Obviously, at some point in the future, the clergyman’s (and his wife’s) possibility of reverter will ripen (see, Rasch, New York Law and Practice of Real Property, §7:21; 56 NY Jur2d, Estates, Powers and Restraints on Alienation, §16). {2}  In the interim, however, the religious corporation owns the property. According to one treatise:

As long as the estate created by a fee on limitation endures, it carries with it all of the privileges and immunities of a fee simple title. It confers on the owner thereof the absolute right to the exclusive possession, use, and enjoyment of the property with complete dominion over it for all purposes as though it were held in fee simple absolute (56 NY Jur2d, Estates, Powers and Restraints on Alienation, §15).

Until the contingency happens, the religious corporation would appear to have title (Vail v. Long Island R. Co., 106 N.Y. 283, 12 N.E. 607 (1887)) and therefore be eligible for any real property tax exemption to which it might otherwise be entitled (see, Incorporated Village of Philmont v. X-tyal International Corp., 67 A.D.2d 1039, 413 N.Y.S.2d 767 (3d Dept., 1979)).

Certain nonprofit organizations (including religious organizations) may receive an exemption on their property pursuant to section 420-a of the RPTL. In addition to requiring that the owning organization be organized or conducted exclusively for exempt purposes and that the property be used exclusively for exempt purposes (§420-a(1)(a)), that section also provides that no officer, member or employee of the organization may receive more than reasonable compensation for services and that the organization may not be a guise or pretense for pecuniary profit making (§420-a(1)(b)). Here, we assume that the property is or will be used as the residence of the clergyman and that the clergyman is the officiating clergyman of the religious corporation. Since residential use is not generally a religious use (see, 5 Op.Counsel SBEA No. 122; 10 Op.Counsel SBRPS No. 38; but see, 9 Op.Counsel SBEA No. 85), the property would not seem to qualify for exemption pursuant to section 420-a of the RPTL. Instead, if an exemption is to be allowed, it would appear to be pursuant to section 462 of the law.

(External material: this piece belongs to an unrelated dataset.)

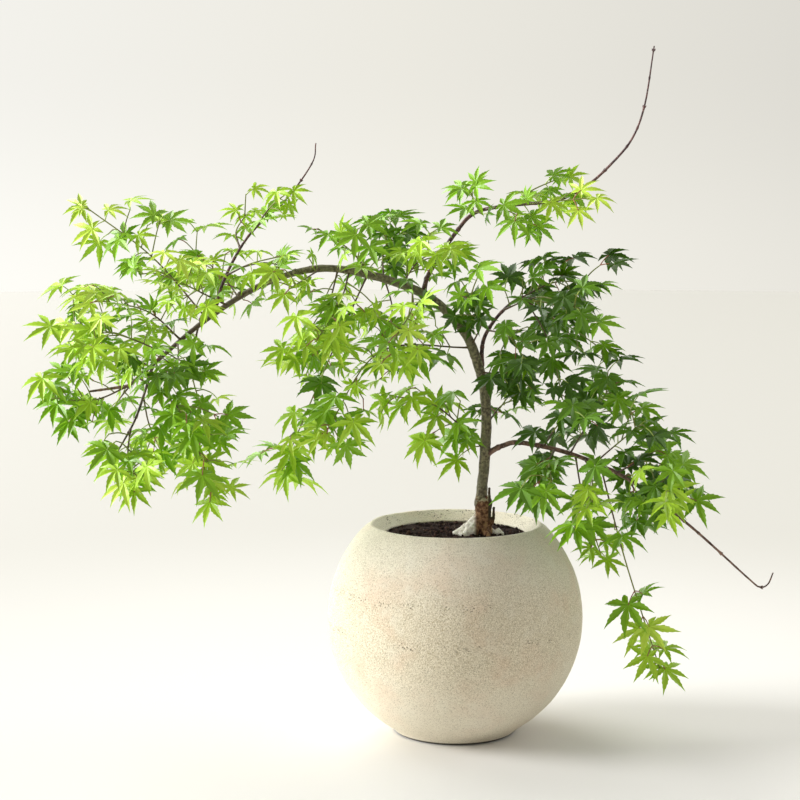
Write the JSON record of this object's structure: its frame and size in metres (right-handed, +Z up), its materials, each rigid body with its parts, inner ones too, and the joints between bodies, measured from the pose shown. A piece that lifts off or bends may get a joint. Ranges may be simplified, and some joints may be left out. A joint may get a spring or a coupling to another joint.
{
  "type": "japanese maple bonsai in a round pot",
  "caption": "Young Japanese maple bonsai whose slim trunk leans over into one long arch hung with sprays of lobed leaves, in a round pot filled with soil.",
  "frame": {"origin": "centre of the pot's flat underside", "axes": "+Z up; +X to the side of the low bough that dips past the pot, away from the long arch; -Y to the side that the tree shows best"},
  "size_m": [0.7335, 0.26, 0.6911],
  "materials": {
    "pot": "matte",
    "soil": "matte",
    "bark": "matte",
    "young_bark": "satin",
    "leaves": "satin"
  },
  "bodies": {
    "root": {"pot": "pot", "soil": "soil", "trunk": "bark", "arch_crest": "bark", "arch_fall": "bark", "rising_bough": "young_bark", "low_bough": "young_bark", "fork_bough": "young_bark", "left_whip": "young_bark", "tip_stub": "young_bark", "bare_twig": "young_bark", "leaves_left_high": "leaves", "leaves_left_crown": "leaves", "leaves_left_crown_back": "leaves", "leaves_left_mid_a": "leaves", "leaves_left_mid_b": "leaves", "leaves_left_mid_c": "leaves", "leaves_left_inner": "leaves", "leaves_left_tip": "leaves", "leaves_left_low_a": "leaves", "leaves_left_low_b": "leaves", "leaves_left_low_c": "leaves", "leaves_left_low_d": "leaves", "leaves_left_low_e": "leaves", "leaves_whip_a": "leaves", "leaves_whip_b": "leaves", "leaves_whip_c": "leaves", "leaves_crest_left": "leaves", "leaves_crest_a": "leaves", "leaves_crest_b": "leaves", "leaves_crest_c": "leaves", "leaves_rise_a": "leaves", "leaves_rise_b": "leaves", "leaves_rise_c": "leaves", "leaves_trunk_front": "leaves", "leaves_fork_top": "leaves", "leaves_fork_front": "leaves", "leaves_fork_mid": "leaves", "leaves_fork_hang": "leaves", "leaves_fork_low": "leaves", "leaves_trunk_right": "leaves", "leaves_trunk_right_low": "leaves", "leaves_low_up_a": "leaves", "leaves_low_up_b": "leaves", "leaves_low_up_c": "leaves", "leaves_low_mid": "leaves", "leaves_low_end": "leaves", "leaves_low_front_a": "leaves", "leaves_low_front_b": "leaves", "leaves_low_back": "leaves", "leaves_low_hang_a": "leaves", "leaves_low_hang_b": "leaves", "leaves_under_a": "leaves", "leaves_under_b": "leaves", "leaves_under_c": "leaves", "leaves_under_d": "leaves", "leaves_under_e": "leaves", "leaves_under_f": "leaves", "leaves_under_g": "leaves"}
  },
  "joints": []
}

Section 462 exempts from taxation (but not special ad valorem levies or special assessments) “property owned by a religious corporation while actually used by the officiating clergymen thereof for residential purposes....” In our opinion, the drafters of section 462 contemplated fee simple ownership in the religious corporation with its incumbent officiating clergyman being provided with a residence during his or her ministry, likely as part of the clergyman’s compensation package. While it could be argued that the introductory phrase of section 462, viz., “In addition to the exemption provided in section [420-a] of this article,” is intended to incorporate the requirements of section 420-a (e.g., limitation on pecuniary profit making) into section 462, given that the Court of Appeals referred to the quoted phrase as being “purely conjunctive” and “vestigial” (Congregation Kollel Horabonim v. Williams, 48 N.Y.2d 301, 306, 307, 398 N.E.2d 515, 422 N.Y.S.2d 909, 910, 911 (1979)), that argument is unlikely to prevail.

Therefore, based on the plain language of section 462, although it appears that the instant conveyance perhaps was made solely for the purpose of obtaining a greater tax exemption (with whatever savings that entails for the religious corporation, the clergyman or both), we are constrained to conclude that the property will qualify for exemption pursuant to such section. Should other religious organizations proceed in a similar manner, the Legislature may wish to consider amending section 462 to require fee ownership in religious organizations.

January 22, 1999


{1}  We assume that, prior to the conveyance in question, the property received or was entitled to receive the partial exemption for property owned by certain members of the clergy (RPTL, §460).

{2}  Because the possibility of reverter (EPTL, §6-4.5) herein is not premised on the grantee’s use of the property, it appears that the recording requirements of section 345 of the Real Property Law and those of the Real Property Actions and Proceedings Law (§1951 et seq.) are not germane.